Startpunkt von «Voices» sei das Stück «Mercy» gewesen, das nun ganz am Schluss des Albums auftaucht. Richter schrieb es «als Reaktion auf die Ereignisse von Guantanamo», also den Umgang der USA mit Gefangenen nach dem Terroranschlag vom 11. September 2001. Dass heute wieder Ereignisse in den Vereinigten Staaten, etwa «die derzeitigen entsetzlichen Ausschreitungen gegen Afroamerikaner», beim Hörer mitschwingen, ist für den Briten in Ordnung - «obwohl «Voices» natürlich vor diesen Ereignissen geschrieben und aufgenommen wurde».
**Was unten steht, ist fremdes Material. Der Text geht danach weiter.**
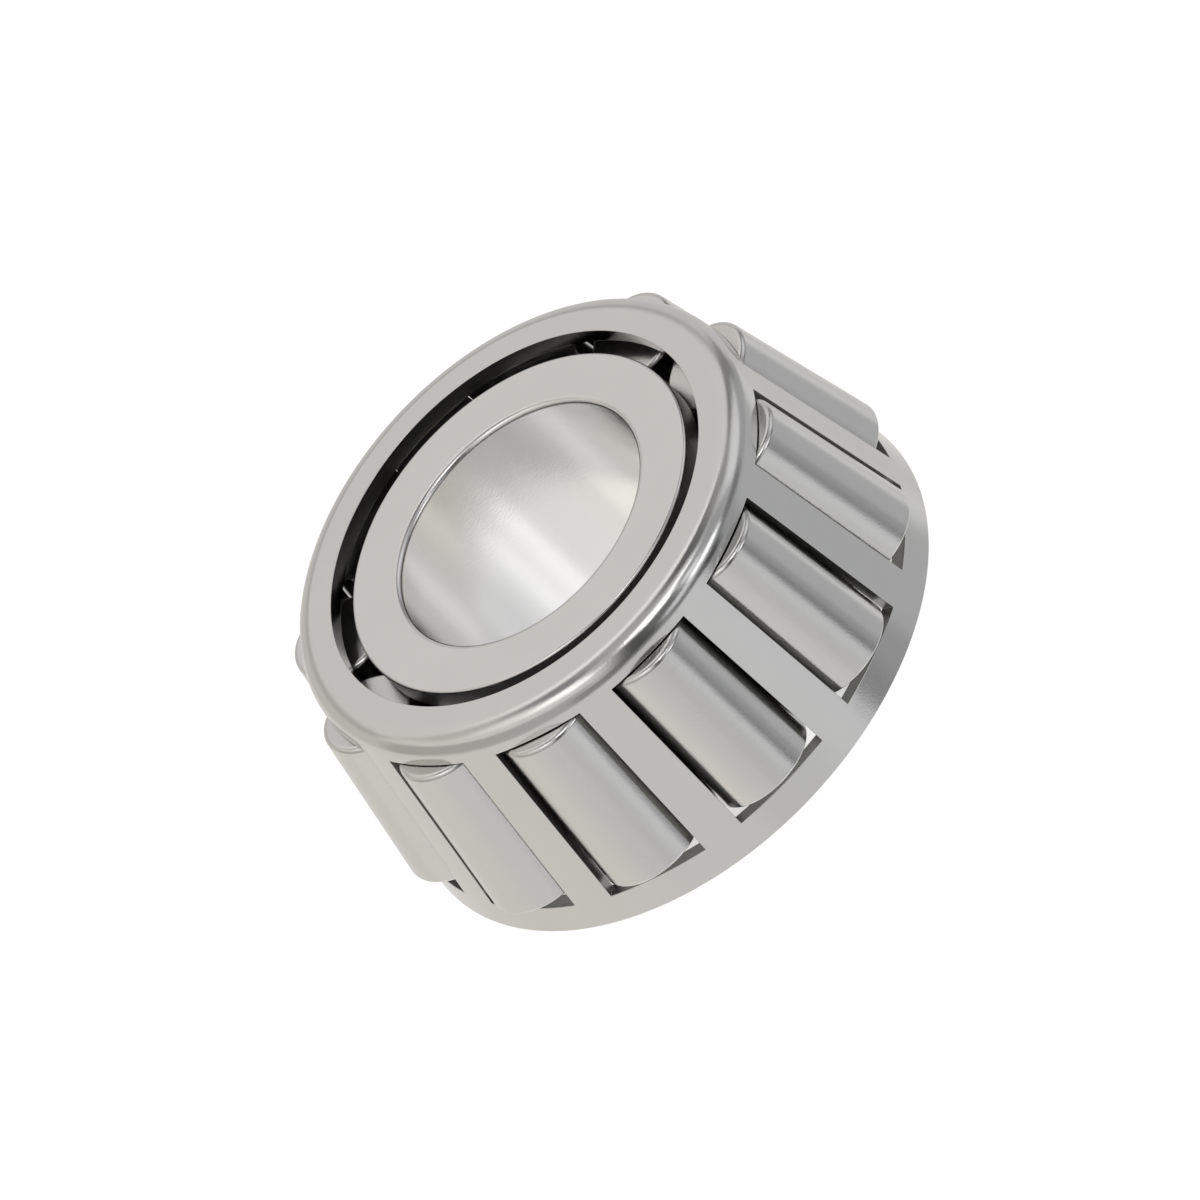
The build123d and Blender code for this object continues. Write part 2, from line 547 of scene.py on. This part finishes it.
def calculate(tree, operation, first, second=0.0):
    """A Math node's output. Each operand is a number or another node's output."""
    node = add_node(tree, "ShaderNodeMath", operation=operation)
    feed(tree, node.inputs[0], first)
    feed(tree, node.inputs[1], second)
    return node.outputs[0]


def steel(name, colour, roughness, grain_height, grain_radius):
    """Satin steel with an even grain. Around the piece's own Z axis it has its true pitch at grain_radius."""
    material = bpy.data.materials.new(name)
    material.use_nodes = True
    tree = material.node_tree
    link = tree.links.new
    shader = tree.nodes["Principled BSDF"]
    shader.inputs["Metallic"].default_value = 1.0
    grain_around = grain_radius / GRAIN_PITCH

    place = add_node(tree, "ShaderNodeTexCoord").outputs["Object"]
    split = add_node(tree, "ShaderNodeSeparateXYZ")
    link(place, split.inputs[0])
    x, y, z = split.outputs
    angle = calculate(tree, "ARCTAN2", y, x)
    x_squared = calculate(tree, "MULTIPLY", x, x)
    y_squared = calculate(tree, "MULTIPLY", y, y)
    radius = calculate(tree, "SQRT", calculate(tree, "ADD", x_squared, y_squared))
    ring = add_node(tree, "ShaderNodeCombineXYZ")
    link(calculate(tree, "MULTIPLY", calculate(tree, "COSINE", angle), grain_around), ring.inputs[0])
    link(calculate(tree, "MULTIPLY", calculate(tree, "SINE", angle), grain_around), ring.inputs[1])
    link(calculate(tree, "MULTIPLY", radius, 1 / GRAIN_PITCH), ring.inputs[2])
    lines = add_node(
        tree,
        "ShaderNodeTexNoise",
        noise_dimensions="4D",
        inputs={"Scale": 1.0, "Detail": 3.0, "Roughness": 0.6},
    )
    link(ring.outputs[0], lines.inputs["Vector"])
    link(calculate(tree, "MULTIPLY", z, 1 / GRAIN_PITCH), lines.inputs["W"])

    stains = add_node(
        tree,
        "ShaderNodeTexNoise",
        inputs={"Scale": STAINS_PER_METRE, "Detail": 4.0, "Roughness": 0.55},
    )
    link(place, stains.inputs["Vector"])

    tone = add_node(tree, "ShaderNodeMapRange", inputs={"To Min": DARKEST_TONE, "To Max": PALEST_TONE})
    link(stains.outputs["Fac"], tone.inputs["Value"])
    shade = add_node(tree, "ShaderNodeVectorMath", operation="SCALE")
    shade.inputs[0].default_value = colour
    link(tone.outputs[0], shade.inputs["Scale"])
    link(shade.outputs[0], shader.inputs["Base Color"])

    spread = add_node(
        tree,
        "ShaderNodeMapRange",
        inputs={"To Min": roughness * SMOOTHEST_SHARE, "To Max": roughness * ROUGHEST_SHARE},
    )
    link(lines.outputs["Fac"], spread.inputs["Value"])
    link(spread.outputs[0], shader.inputs["Roughness"])

    bump = add_node(tree, "ShaderNodeBump", inputs={"Strength": 1.0, "Distance": grain_height})
    link(lines.outputs["Fac"], bump.inputs["Height"])
    link(bump.outputs["Normal"], shader.inputs["Normal"])
    return material


# ------------------------------------------------------------------ studio
# A soft-edged card of light or shade around the part: all but its level are in degrees. Azimuth 0 is
# -Y and 90 is +X. A later card lies over the earlier ones.
Card = namedtuple("Card", ["azimuth", "elevation", "half_width", "half_height", "edge", "level"])

FLOOR_HALF_SIZE = 1.5
FLOOR_COLOUR = (0.12, 0.12, 0.12, 1.0)
FLOOR_ROUGHNESS = 0.9
FLOOR_GLOW = 0.97
BACKDROP_LEVEL = 1.05
ROOM_LEVEL = 0.73
WARM_SIDE = (1.04, 1.0, 0.94, 1.0)
COOL_SIDE = (0.99, 1.0, 1.03, 1.0)
COOL_DIRECTION = (0.85, -0.4, 0.0)
CARDS = [
    # Walls of the room: dimmer around the horizon and to the left and right.
    Card(180, 4, 180, 12, 9, 0.62),
    Card(180, 25, 50, 2, 9, 0.5),
    Card(-72, 4, 42, 13, 8, 0.47),
    Card(-22, -3, 8, 4, 9, 0.3),
    Card(-115, 50, 8, 6, 14, 0.58),
    Card(100, 2, 26, 9, 13, 0.42),
    Card(72, 48, 12, 8, 16, 0.52),
    Card(52, 36, 18, 10, 10, 0.4),
    Card(66, 4, 8, 6, 16, 0.22),
    Card(130, 26, 3, 18, 12, 0.26),
    # Ceiling: dim overhead, dark in the upper corners.
    Card(0, 85, 180, 12, 8, 0.47),
    Card(102, 70, 34, 5, 14, 0.14),
    Card(112, 56, 12, 4, 12, 0.35),
    Card(-30, 66, 16, 5, 8, 0.5),
    Card(-20, 60, 5, 6, 8, 0.5),
    Card(-88, 71, 34, 2, 12, 0.28),
    # Window light behind and a weaker one to the right.
    Card(180, 66, 28, 3, 12, 1.0),
    Card(92, 32, 8, 6, 12, 0.79),
    # Dark flags in front, with a gap between them.
    Card(1, 18, 4, 24, 20, 0.09),
    Card(17, 29, 7, 10, 9, 0.18),
    Card(22, -6, 30, 1, 7, 0.13),
    Card(22, 5, 4, 2, 8, 0.78),
    # Floor in front, and the flags' shade on it.
    Card(0, -28, 50, 10, 9, 0.71),
    Card(2, -22, 8, 8, 12, 0.64),
    Card(155, -15, 18, 14, 12, 0.63),
    Card(82, -24, 26, 12, 12, 0.5),
    Card(54, -24, 11, 12, 7, 0.38),
    Card(48, -24, 3, 12, 5, 0.34),
    Card(44, -10, 4, 4, 6, 0.09),
    # Grey floor under the part and a pale reflector around it, brighter towards the front.
    Card(0, -90, 180, 22, 14, 0.58),
    Card(0, -46, 180, 9, 7, 0.76),
    Card(-82, -46, 14, 9, 12, 1.1),
    Card(62, -46, 14, 9, 10, 0.85),
    Card(-5, -46, 50, 9, 9, 0.97),
    Card(16, -46, 18, 9, 8, 1.13),
    Card(4, -46, 3, 9, 6, 1.34),
    Card(27, -46, 2, 9, 6, 1.27),
    # Soft lights in front: left, middle and low right.
    Card(-62, 50, 20, 3, 14, 0.92),
    Card(-50, 53, 7, 2, 12, 1.45),
    Card(-34, 47, 5, 1, 10, 1.45),
    Card(9, 58, 13, 3, 6, 1.9),
    Card(32, 56, 16, 0, 7, 1.7),
    Card(16, 50, 8, 4, 6, 1.9),
    Card(43, 14, 7, 2, 8, 1.8),
    Card(36, 31, 3, 3, 7, 1.0),
]


def fade(tree, away, half_size, edge):
    """1 within half_size of a card's middle, falling smoothly to 0 over its edge."""
    node = add_node(
        tree,
        "ShaderNodeMapRange",
        interpolation_type="SMOOTHSTEP",
        inputs={"From Min": half_size, "From Max": half_size + edge, "To Min": 1.0, "To Max": 0.0},
    )
    tree.links.new(away, node.inputs["Value"])
    return node.outputs[0]


def card_mask(tree, card, azimuth, elevation):
    """1 on a card and 0 away from it, measured around the circle in azimuth."""
    turn = calculate(tree, "SUBTRACT", azimuth, math.radians(card.azimuth))
    around = calculate(tree, "ARCCOSINE", calculate(tree, "COSINE", turn))
    rise = calculate(tree, "SUBTRACT", elevation, math.radians(card.elevation))
    above = calculate(tree, "ABSOLUTE", rise)
    edge = math.radians(card.edge)
    across = fade(tree, around, math.radians(card.half_width), edge)
    upright = fade(tree, above, math.radians(card.half_height), edge)
    return calculate(tree, "MULTIPLY", across, upright)


def make_world():
    """Soft studio surroundings: a pale room with lights and flags. The camera itself sees plain white."""
    world = bpy.data.worlds.new("studio")
    bpy.context.scene.world = world
    world.use_nodes = True
    tree = world.node_tree
    tree.nodes.clear()
    link = tree.links.new
    direction = add_node(tree, "ShaderNodeTexCoord").outputs["Generated"]
    split = add_node(tree, "ShaderNodeSeparateXYZ")
    link(direction, split.inputs[0])
    x, y, z = split.outputs
    azimuth = calculate(tree, "ARCTAN2", x, calculate(tree, "MULTIPLY", y, -1.0))
    elevation = calculate(tree, "ARCSINE", z)
    level = ROOM_LEVEL
    for card in CARDS:
        mix = add_node(tree, "ShaderNodeMix", data_type="FLOAT", inputs={"B": card.level})
        feed(tree, mix.inputs["A"], level)
        link(card_mask(tree, card, azimuth, elevation), mix.inputs["Factor"])
        level = mix.outputs["Result"]
    tint = add_node(tree, "ShaderNodeMix", data_type="RGBA")
    tint.inputs["A"].default_value = WARM_SIDE
    tint.inputs["B"].default_value = COOL_SIDE
    towards_cool = add_node(tree, "ShaderNodeVectorMath", operation="DOT_PRODUCT")
    towards_cool.inputs[1].default_value = COOL_DIRECTION
    link(direction, towards_cool.inputs[0])
    side = add_node(tree, "ShaderNodeMapRange", inputs={"From Min": -1.0})
    link(towards_cool.outputs["Value"], side.inputs["Value"])
    link(side.outputs[0], tint.inputs["Factor"])
    room = add_node(tree, "ShaderNodeBackground")
    link(tint.outputs["Result"], room.inputs["Color"])
    link(level, room.inputs["Strength"])
    plain = add_node(
        tree,
        "ShaderNodeBackground",
        inputs={"Color": (1.0, 1.0, 1.0, 1.0), "Strength": BACKDROP_LEVEL},
    )
    seen = add_node(tree, "ShaderNodeLightPath").outputs["Is Camera Ray"]
    choice = add_node(tree, "ShaderNodeMixShader")
    output = add_node(tree, "ShaderNodeOutputWorld")
    link(seen, choice.inputs[0])
    link(room.outputs[0], choice.inputs[1])
    link(plain.outputs[0], choice.inputs[2])
    link(choice.outputs[0], output.inputs["Surface"])


def make_floor():
    """A plain pale floor for the camera alone. In reflections, the lower cards stand for it."""
    half = FLOOR_HALF_SIZE
    corners = [(-half, -half, 0), (half, -half, 0), (half, half, 0), (-half, half, 0)]
    mesh = bpy.data.meshes.new("floor")
    mesh.from_pydata(corners, [], [[0, 1, 2, 3]])
    floor = bpy.data.objects.new("floor", mesh)
    bpy.context.scene.collection.objects.link(floor)
    material = bpy.data.materials.new("floor_white")
    material.use_nodes = True
    shader = material.node_tree.nodes["Principled BSDF"]
    shader.inputs["Base Color"].default_value = FLOOR_COLOUR
    shader.inputs["Roughness"].default_value = FLOOR_ROUGHNESS
    shader.inputs["Emission Color"].default_value = (1.0, 1.0, 1.0, 1.0)
    shader.inputs["Emission Strength"].default_value = FLOOR_GLOW
    mesh.materials.append(material)
    floor.visible_glossy = False
    floor.visible_diffuse = False


def make_camera():
    """A parallel view from the front and above, rolled so that the bearing axis leans to the upper left."""
    azimuth = math.radians(CAMERA_AZIMUTH)
    elevation = math.radians(CAMERA_ELEVATION)
    level_part = math.cos(elevation)
    back = Vector(
        (math.sin(azimuth) * level_part, -math.cos(azimuth) * level_part, math.sin(elevation))
    )
    roll = Matrix.Rotation(math.radians(-CAMERA_ROLL), 3, "Z")
    turn = (-back).to_track_quat("-Z", "Y").to_matrix() @ roll
    data = bpy.data.cameras.new("camera")
    data.type = "ORTHO"
    data.ortho_scale = VIEW_WIDTH
    data.clip_start = CAMERA_NEAR_LIMIT
    camera = bpy.data.objects.new("camera", data)
    bpy.context.scene.collection.objects.link(camera)
    aim = Vector((0, 0, AIM_HEIGHT))
    camera.matrix_world = Matrix.Translation(aim + back * CAMERA_DISTANCE) @ turn.to_4x4()
    bpy.context.scene.camera = camera


# --------------------------------------------------------------- assembly
def is_between_ribs(face):
    """Whether a face of the ring lies on the raceway or on a side of a rib that faces the rollers, where it gets
    painted shade.
    """
    radius = face.center.xy.length
    in_height = RIB_BACK_ROUND < face.center.z < ring_top - SMALL_RIB_ROUND
    in_radius = bore_radius() + BORE_BACK_ROUND < radius < large_rib_radius - RIB_EDGE_ROUND
    return in_height and in_radius


def is_inside_cage(face):
    """Whether a face of the cage is on its inner wall, in a pocket's cut edge or under the flange, where it gets
    painted shade.
    """
    middle = face.center
    outward = Vector((*middle.xy.normalized() * math.cos(WALL_ANGLE), math.sin(WALL_ANGLE)))
    in_height = cage_rim + EDGE_ROUND < middle.z < cage_front - EDGE_ROUND
    in_radius = middle.xy.length > HOLE_RADIUS + EDGE_ROUND
    return in_height and in_radius and face.normal.dot(outward) < PAINTED_SHADE_FACING


def paint_shade(piece, gets_painted_shade, material):
    """Give the faces that the test picks a second, darker material: painted shade where shade falls."""
    piece.data.materials.append(material)
    for face in piece.data.polygons:
        if gets_painted_shade(face):
            face.material_index = 1


def finish_piece(piece, node, material):
    """Give a piece its material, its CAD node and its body."""
    piece.data.materials.clear()
    piece.data.materials.append(material)
    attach(piece, node)
    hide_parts(node)


make_camera()
make_world()
make_floor()
bpy.context.scene.view_settings.view_transform = "Standard"

ring_steel = steel(
    "ring_steel",
    colour=(0.767, 0.763, 0.749),
    roughness=0.18,
    grain_height=7e-6,
    grain_radius=bore_radius(),
)
roller_steel = steel(
    "roller_steel",
    colour=(0.717, 0.714, 0.70),
    roughness=0.15,
    grain_height=11e-6,
    grain_radius=ROLLER_LARGE_RADIUS,
)
cage_steel = steel(
    "cage_steel",
    colour=(0.717, 0.714, 0.70),
    roughness=0.12,
    grain_height=6e-6,
    grain_radius=WALL_RADIUS_AT_FRONT,
)
# A darker copy of the steel: painted shade on the faces between the ribs and inside the cage.
painted_shade_steel = steel(
    "painted_shade_steel",
    colour=(0.36, 0.36, 0.35),
    roughness=0.4,
    grain_height=1e-6,
    grain_radius=WALL_RADIUS_AT_FRONT,
)

ring = make_inner_ring()
finish_piece(ring, "inner_ring", ring_steel)
# Painted shade on the raceway and on the rib sides that face the rollers.
paint_shade(ring, is_between_ribs, painted_shade_steel)
cage = make_cage()
finish_piece(cage, "cage", cage_steel)
# Painted shade on the cage's inner wall, its pocket cut edges and the underside of its flange.
paint_shade(cage, is_inside_cage, painted_shade_steel)
for name, roller in make_rollers().items():
    finish_piece(roller, name, roller_steel)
Max Richter hat vor seinem weit über die Klassik hinausgehenden globalen Erfolg Komposition und Klavier im schottischen Edinburgh und an der britischen Royal Academy of Music studiert, in Florenz bildete er sich bei Luciano Berio weiter. Neben Neoklassik und Minimal Music von Arvo Pärt, Philip Glass oder Steve Reich widmete er sich auch elektronischen Sounds, schrieb Soloalben, Ballette, Film- und TV-Soundtracks («Waltz With Bashir») sowie Neuauflagen berühmter Werke («Recomposed by Max Richter: Vivaldi - The Four Seasons»).

Richters bisher umfangreichstes Projekt «Sleep» (2015) nahm sich viel, viel Zeit - es war für eine achtstündige Nachtruhe konzipiert. So einschläfernd ist «Voices» nicht, auch wenn Wiederholung bei diesem Werk ebenfalls dazugehört. «Alle meine Arbeiten sind verbunden», so Richter im dpa-Interview. «Sie entwickeln sich parallel über die Jahre, daher gibt es natürlich Ähnlichkeiten.» «Voices» rücke nun «die menschliche Stimme und Texte, die immer Teil meines Werks waren, in den Vordergrund».

In der ganzen Welt lud Richter per «Crowdsourcing» Menschen ein, an seiner idealistischen Komposition mit ihrer Lesung der Allgemeinen Erklärung der Menschenrechte mitzuwirken. Diese unterschiedlichen, vielsprachigen Stimmen verwob er mit den Klängen von Orchester und Chören sowie seinen eigenen sanft fließenden Keyboard-Parts - zu einem hochambitionierten «Musikstück als Ort des Nachdenkens».